### Parts and joints as JSON
━━━━━━━━━━━━━━━━━━━━

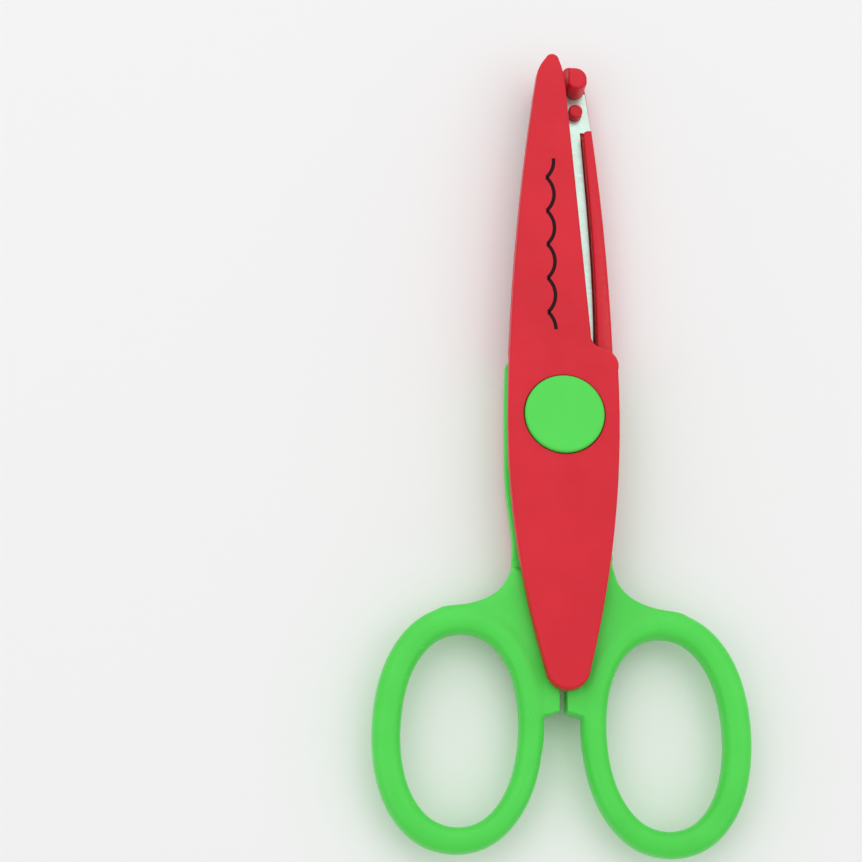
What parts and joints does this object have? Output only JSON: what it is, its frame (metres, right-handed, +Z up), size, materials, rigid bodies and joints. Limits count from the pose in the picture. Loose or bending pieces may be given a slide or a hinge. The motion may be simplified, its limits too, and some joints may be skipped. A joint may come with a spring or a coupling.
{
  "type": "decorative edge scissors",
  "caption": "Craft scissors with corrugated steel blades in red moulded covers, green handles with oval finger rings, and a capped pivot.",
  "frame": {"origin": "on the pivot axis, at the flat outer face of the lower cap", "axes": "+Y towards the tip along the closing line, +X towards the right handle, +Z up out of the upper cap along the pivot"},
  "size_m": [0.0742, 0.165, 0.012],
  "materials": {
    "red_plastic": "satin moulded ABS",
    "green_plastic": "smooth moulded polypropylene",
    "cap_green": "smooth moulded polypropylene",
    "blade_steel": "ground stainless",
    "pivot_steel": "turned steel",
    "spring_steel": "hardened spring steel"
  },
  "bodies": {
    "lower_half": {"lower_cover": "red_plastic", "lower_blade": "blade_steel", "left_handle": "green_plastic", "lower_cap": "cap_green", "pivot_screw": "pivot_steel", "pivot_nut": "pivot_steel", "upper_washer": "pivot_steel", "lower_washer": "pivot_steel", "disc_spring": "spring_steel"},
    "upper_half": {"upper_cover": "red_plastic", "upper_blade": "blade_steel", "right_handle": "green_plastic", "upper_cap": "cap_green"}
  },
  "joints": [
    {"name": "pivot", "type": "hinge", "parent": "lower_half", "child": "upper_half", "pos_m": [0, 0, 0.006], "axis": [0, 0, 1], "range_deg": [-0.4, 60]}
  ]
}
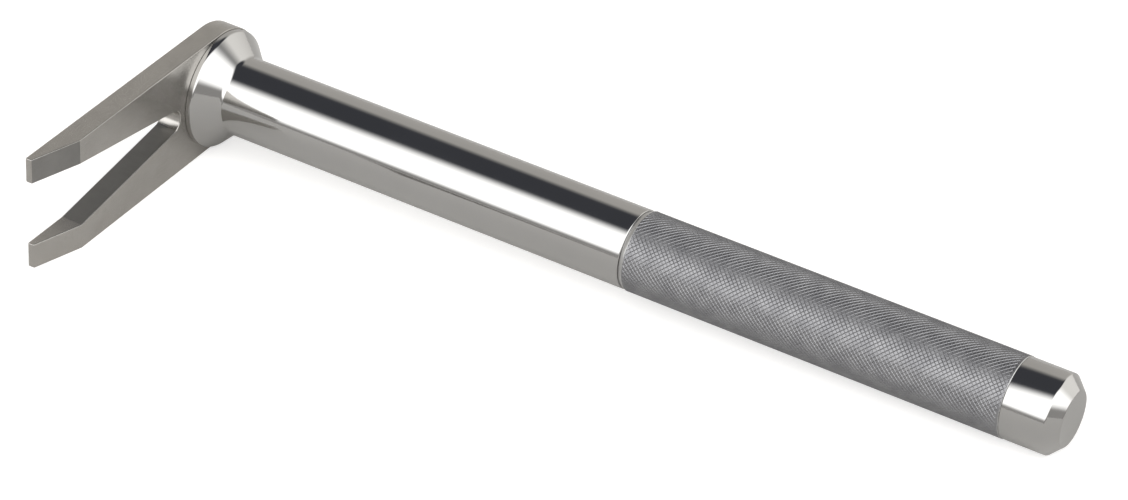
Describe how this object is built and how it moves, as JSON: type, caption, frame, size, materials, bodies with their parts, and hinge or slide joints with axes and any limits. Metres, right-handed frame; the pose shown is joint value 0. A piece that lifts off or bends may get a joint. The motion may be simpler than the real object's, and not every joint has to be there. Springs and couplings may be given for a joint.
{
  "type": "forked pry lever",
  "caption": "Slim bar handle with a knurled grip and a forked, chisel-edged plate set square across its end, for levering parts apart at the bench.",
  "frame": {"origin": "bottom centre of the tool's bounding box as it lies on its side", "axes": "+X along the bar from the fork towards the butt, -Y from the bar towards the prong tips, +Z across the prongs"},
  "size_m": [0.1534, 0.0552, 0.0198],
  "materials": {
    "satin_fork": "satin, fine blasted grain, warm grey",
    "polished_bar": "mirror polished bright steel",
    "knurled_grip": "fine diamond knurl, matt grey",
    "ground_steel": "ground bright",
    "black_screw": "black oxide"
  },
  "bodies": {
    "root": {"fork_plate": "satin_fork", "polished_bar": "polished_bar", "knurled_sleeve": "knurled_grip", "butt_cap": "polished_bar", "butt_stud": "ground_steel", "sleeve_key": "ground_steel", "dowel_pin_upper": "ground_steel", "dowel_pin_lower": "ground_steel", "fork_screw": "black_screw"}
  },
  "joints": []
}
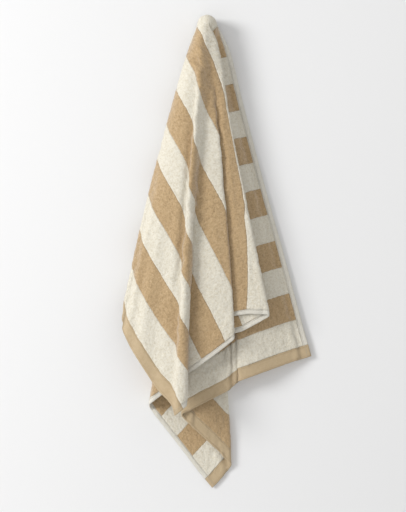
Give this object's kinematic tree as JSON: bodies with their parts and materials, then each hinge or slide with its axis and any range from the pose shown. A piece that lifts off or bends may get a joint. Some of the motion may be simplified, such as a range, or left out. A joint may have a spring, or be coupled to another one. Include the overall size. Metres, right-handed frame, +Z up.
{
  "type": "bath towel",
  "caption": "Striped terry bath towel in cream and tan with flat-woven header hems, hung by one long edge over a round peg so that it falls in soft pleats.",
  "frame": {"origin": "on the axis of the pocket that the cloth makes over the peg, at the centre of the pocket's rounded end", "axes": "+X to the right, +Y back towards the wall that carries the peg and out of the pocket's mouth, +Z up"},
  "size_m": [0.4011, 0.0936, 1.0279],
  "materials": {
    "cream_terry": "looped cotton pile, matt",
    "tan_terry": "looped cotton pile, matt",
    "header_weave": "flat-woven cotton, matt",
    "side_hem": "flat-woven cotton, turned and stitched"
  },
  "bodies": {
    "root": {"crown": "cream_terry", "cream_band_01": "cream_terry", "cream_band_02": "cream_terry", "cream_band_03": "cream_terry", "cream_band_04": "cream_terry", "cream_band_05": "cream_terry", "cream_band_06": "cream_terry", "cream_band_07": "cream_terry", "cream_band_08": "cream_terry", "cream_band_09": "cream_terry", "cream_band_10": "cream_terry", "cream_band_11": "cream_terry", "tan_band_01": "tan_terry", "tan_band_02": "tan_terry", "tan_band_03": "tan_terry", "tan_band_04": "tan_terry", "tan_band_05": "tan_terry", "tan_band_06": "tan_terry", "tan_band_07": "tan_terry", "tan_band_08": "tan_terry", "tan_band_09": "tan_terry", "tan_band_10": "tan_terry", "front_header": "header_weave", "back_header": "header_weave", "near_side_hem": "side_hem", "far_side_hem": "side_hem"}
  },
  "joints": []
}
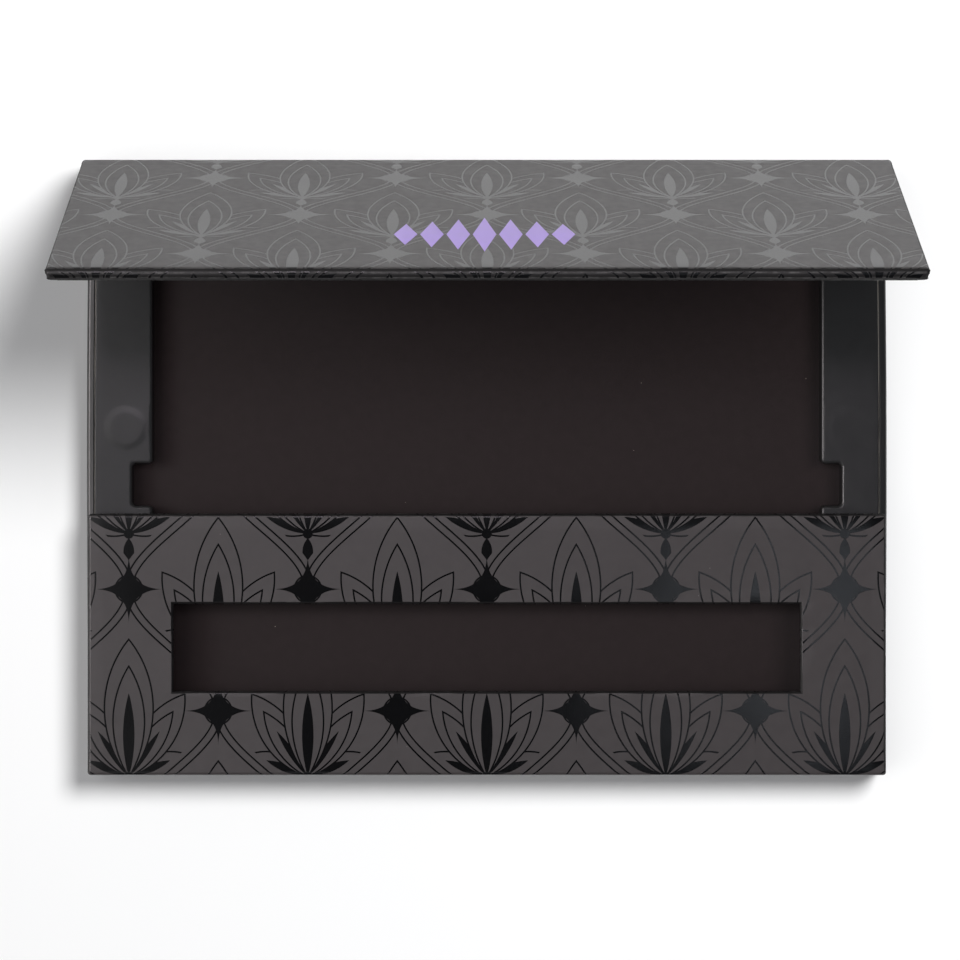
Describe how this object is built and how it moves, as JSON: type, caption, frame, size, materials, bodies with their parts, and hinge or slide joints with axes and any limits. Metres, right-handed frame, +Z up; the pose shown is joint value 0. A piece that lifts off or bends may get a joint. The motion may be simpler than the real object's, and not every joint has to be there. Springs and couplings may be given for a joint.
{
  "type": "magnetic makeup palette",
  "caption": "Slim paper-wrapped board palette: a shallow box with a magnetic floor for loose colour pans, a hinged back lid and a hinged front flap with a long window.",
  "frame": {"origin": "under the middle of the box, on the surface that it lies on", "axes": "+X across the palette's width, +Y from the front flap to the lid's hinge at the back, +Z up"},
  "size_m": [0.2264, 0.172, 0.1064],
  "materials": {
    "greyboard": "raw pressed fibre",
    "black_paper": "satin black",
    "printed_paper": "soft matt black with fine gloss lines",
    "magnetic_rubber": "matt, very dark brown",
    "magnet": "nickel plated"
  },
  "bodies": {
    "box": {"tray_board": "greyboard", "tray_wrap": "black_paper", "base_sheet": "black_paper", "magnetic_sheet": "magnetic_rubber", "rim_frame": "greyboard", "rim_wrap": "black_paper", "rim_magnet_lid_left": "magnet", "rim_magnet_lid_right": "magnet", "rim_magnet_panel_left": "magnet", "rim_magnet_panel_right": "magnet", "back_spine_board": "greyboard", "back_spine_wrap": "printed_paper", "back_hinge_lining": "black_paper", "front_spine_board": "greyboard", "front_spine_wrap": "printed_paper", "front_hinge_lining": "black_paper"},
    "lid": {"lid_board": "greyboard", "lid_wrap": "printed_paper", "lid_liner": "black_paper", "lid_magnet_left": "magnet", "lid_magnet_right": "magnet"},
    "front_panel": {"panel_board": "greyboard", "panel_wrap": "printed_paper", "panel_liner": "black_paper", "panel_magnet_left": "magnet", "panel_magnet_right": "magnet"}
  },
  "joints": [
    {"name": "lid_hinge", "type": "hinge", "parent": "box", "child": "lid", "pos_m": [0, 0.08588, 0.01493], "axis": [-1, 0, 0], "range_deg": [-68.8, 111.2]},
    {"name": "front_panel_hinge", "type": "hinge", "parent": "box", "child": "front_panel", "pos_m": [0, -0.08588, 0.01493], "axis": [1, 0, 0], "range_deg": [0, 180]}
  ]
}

━━━━━━━━━━━━━━━━━━━━

Print all of the entries exactly as they appear.

### Solution for this task
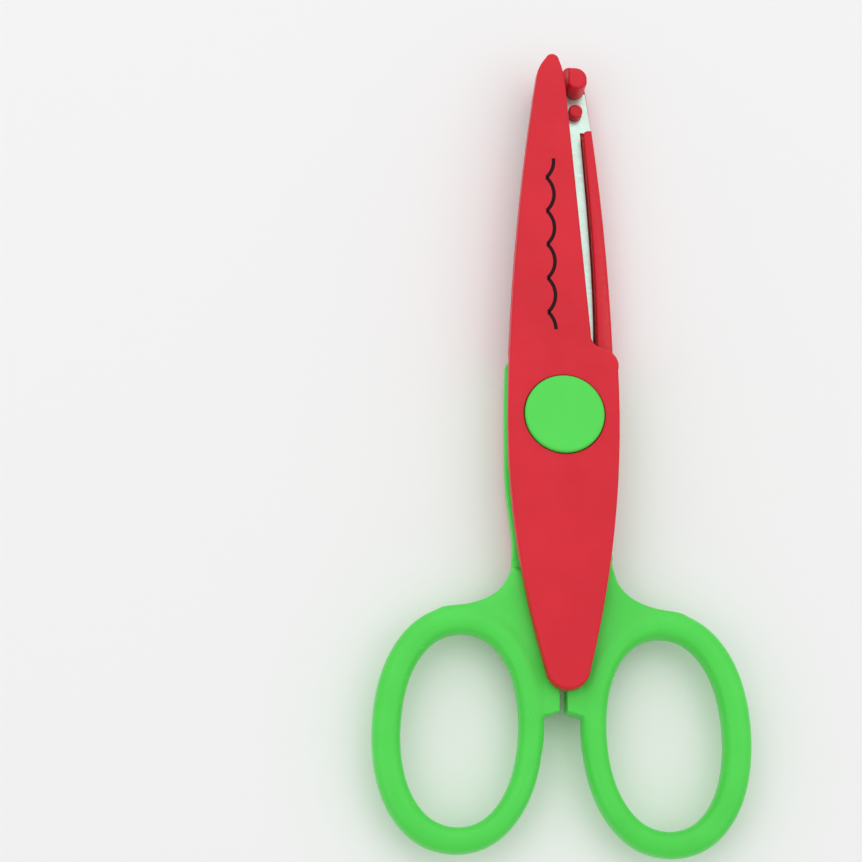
What parts and joints does this object have? Output only JSON: what it is, its frame (metres, right-handed, +Z up), size, materials, rigid bodies and joints. Limits count from the pose in the picture. Loose or bending pieces may be given a slide or a hinge. The motion may be simplified, its limits too, and some joints may be skipped. A joint may come with a spring or a coupling.
{
  "type": "decorative edge scissors",
  "caption": "Craft scissors with corrugated steel blades in red moulded covers, green handles with oval finger rings, and a capped pivot.",
  "frame": {"origin": "on the pivot axis, at the flat outer face of the lower cap", "axes": "+Y towards the tip along the closing line, +X towards the right handle, +Z up out of the upper cap along the pivot"},
  "size_m": [0.0742, 0.165, 0.012],
  "materials": {
    "red_plastic": "satin moulded ABS",
    "green_plastic": "smooth moulded polypropylene",
    "cap_green": "smooth moulded polypropylene",
    "blade_steel": "ground stainless",
    "pivot_steel": "turned steel",
    "spring_steel": "hardened spring steel"
  },
  "bodies": {
    "lower_half": {"lower_cover": "red_plastic", "lower_blade": "blade_steel", "left_handle": "green_plastic", "lower_cap": "cap_green", "pivot_screw": "pivot_steel", "pivot_nut": "pivot_steel", "upper_washer": "pivot_steel", "lower_washer": "pivot_steel", "disc_spring": "spring_steel"},
    "upper_half": {"upper_cover": "red_plastic", "upper_blade": "blade_steel", "right_handle": "green_plastic", "upper_cap": "cap_green"}
  },
  "joints": [
    {"name": "pivot", "type": "hinge", "parent": "lower_half", "child": "upper_half", "pos_m": [0, 0, 0.006], "axis": [0, 0, 1], "range_deg": [-0.4, 60]}
  ]
}
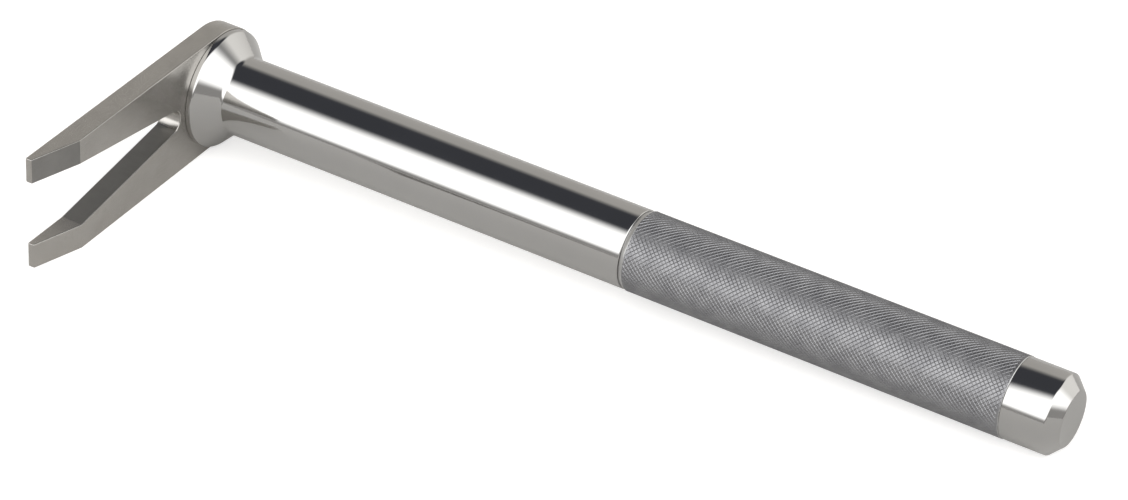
Describe how this object is built and how it moves, as JSON: type, caption, frame, size, materials, bodies with their parts, and hinge or slide joints with axes and any limits. Metres, right-handed frame; the pose shown is joint value 0. A piece that lifts off or bends may get a joint. The motion may be simpler than the real object's, and not every joint has to be there. Springs and couplings may be given for a joint.
{
  "type": "forked pry lever",
  "caption": "Slim bar handle with a knurled grip and a forked, chisel-edged plate set square across its end, for levering parts apart at the bench.",
  "frame": {"origin": "bottom centre of the tool's bounding box as it lies on its side", "axes": "+X along the bar from the fork towards the butt, -Y from the bar towards the prong tips, +Z across the prongs"},
  "size_m": [0.1534, 0.0552, 0.0198],
  "materials": {
    "satin_fork": "satin, fine blasted grain, warm grey",
    "polished_bar": "mirror polished bright steel",
    "knurled_grip": "fine diamond knurl, matt grey",
    "ground_steel": "ground bright",
    "black_screw": "black oxide"
  },
  "bodies": {
    "root": {"fork_plate": "satin_fork", "polished_bar": "polished_bar", "knurled_sleeve": "knurled_grip", "butt_cap": "polished_bar", "butt_stud": "ground_steel", "sleeve_key": "ground_steel", "dowel_pin_upper": "ground_steel", "dowel_pin_lower": "ground_steel", "fork_screw": "black_screw"}
  },
  "joints": []
}
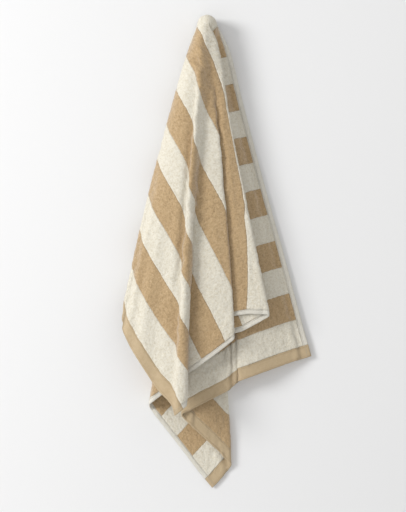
Give this object's kinematic tree as JSON: bodies with their parts and materials, then each hinge or slide with its axis and any range from the pose shown. A piece that lifts off or bends may get a joint. Some of the motion may be simplified, such as a range, or left out. A joint may have a spring, or be coupled to another one. Include the overall size. Metres, right-handed frame, +Z up.
{
  "type": "bath towel",
  "caption": "Striped terry bath towel in cream and tan with flat-woven header hems, hung by one long edge over a round peg so that it falls in soft pleats.",
  "frame": {"origin": "on the axis of the pocket that the cloth makes over the peg, at the centre of the pocket's rounded end", "axes": "+X to the right, +Y back towards the wall that carries the peg and out of the pocket's mouth, +Z up"},
  "size_m": [0.4011, 0.0936, 1.0279],
  "materials": {
    "cream_terry": "looped cotton pile, matt",
    "tan_terry": "looped cotton pile, matt",
    "header_weave": "flat-woven cotton, matt",
    "side_hem": "flat-woven cotton, turned and stitched"
  },
  "bodies": {
    "root": {"crown": "cream_terry", "cream_band_01": "cream_terry", "cream_band_02": "cream_terry", "cream_band_03": "cream_terry", "cream_band_04": "cream_terry", "cream_band_05": "cream_terry", "cream_band_06": "cream_terry", "cream_band_07": "cream_terry", "cream_band_08": "cream_terry", "cream_band_09": "cream_terry", "cream_band_10": "cream_terry", "cream_band_11": "cream_terry", "tan_band_01": "tan_terry", "tan_band_02": "tan_terry", "tan_band_03": "tan_terry", "tan_band_04": "tan_terry", "tan_band_05": "tan_terry", "tan_band_06": "tan_terry", "tan_band_07": "tan_terry", "tan_band_08": "tan_terry", "tan_band_09": "tan_terry", "tan_band_10": "tan_terry", "front_header": "header_weave", "back_header": "header_weave", "near_side_hem": "side_hem", "far_side_hem": "side_hem"}
  },
  "joints": []
}
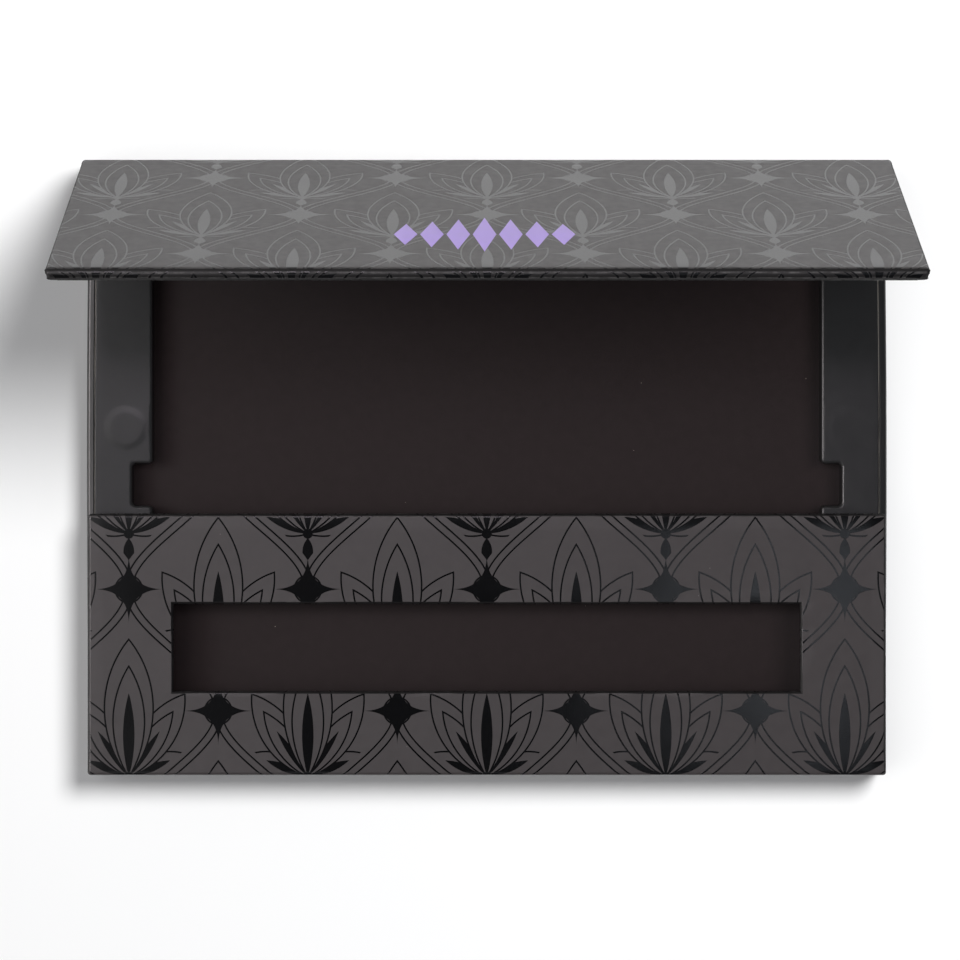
Describe how this object is built and how it moves, as JSON: type, caption, frame, size, materials, bodies with their parts, and hinge or slide joints with axes and any limits. Metres, right-handed frame, +Z up; the pose shown is joint value 0. A piece that lifts off or bends may get a joint. The motion may be simpler than the real object's, and not every joint has to be there. Springs and couplings may be given for a joint.
{
  "type": "magnetic makeup palette",
  "caption": "Slim paper-wrapped board palette: a shallow box with a magnetic floor for loose colour pans, a hinged back lid and a hinged front flap with a long window.",
  "frame": {"origin": "under the middle of the box, on the surface that it lies on", "axes": "+X across the palette's width, +Y from the front flap to the lid's hinge at the back, +Z up"},
  "size_m": [0.2264, 0.172, 0.1064],
  "materials": {
    "greyboard": "raw pressed fibre",
    "black_paper": "satin black",
    "printed_paper": "soft matt black with fine gloss lines",
    "magnetic_rubber": "matt, very dark brown",
    "magnet": "nickel plated"
  },
  "bodies": {
    "box": {"tray_board": "greyboard", "tray_wrap": "black_paper", "base_sheet": "black_paper", "magnetic_sheet": "magnetic_rubber", "rim_frame": "greyboard", "rim_wrap": "black_paper", "rim_magnet_lid_left": "magnet", "rim_magnet_lid_right": "magnet", "rim_magnet_panel_left": "magnet", "rim_magnet_panel_right": "magnet", "back_spine_board": "greyboard", "back_spine_wrap": "printed_paper", "back_hinge_lining": "black_paper", "front_spine_board": "greyboard", "front_spine_wrap": "printed_paper", "front_hinge_lining": "black_paper"},
    "lid": {"lid_board": "greyboard", "lid_wrap": "printed_paper", "lid_liner": "black_paper", "lid_magnet_left": "magnet", "lid_magnet_right": "magnet"},
    "front_panel": {"panel_board": "greyboard", "panel_wrap": "printed_paper", "panel_liner": "black_paper", "panel_magnet_left": "magnet", "panel_magnet_right": "magnet"}
  },
  "joints": [
    {"name": "lid_hinge", "type": "hinge", "parent": "box", "child": "lid", "pos_m": [0, 0.08588, 0.01493], "axis": [-1, 0, 0], "range_deg": [-68.8, 111.2]},
    {"name": "front_panel_hinge", "type": "hinge", "parent": "box", "child": "front_panel", "pos_m": [0, -0.08588, 0.01493], "axis": [1, 0, 0], "range_deg": [0, 180]}
  ]
}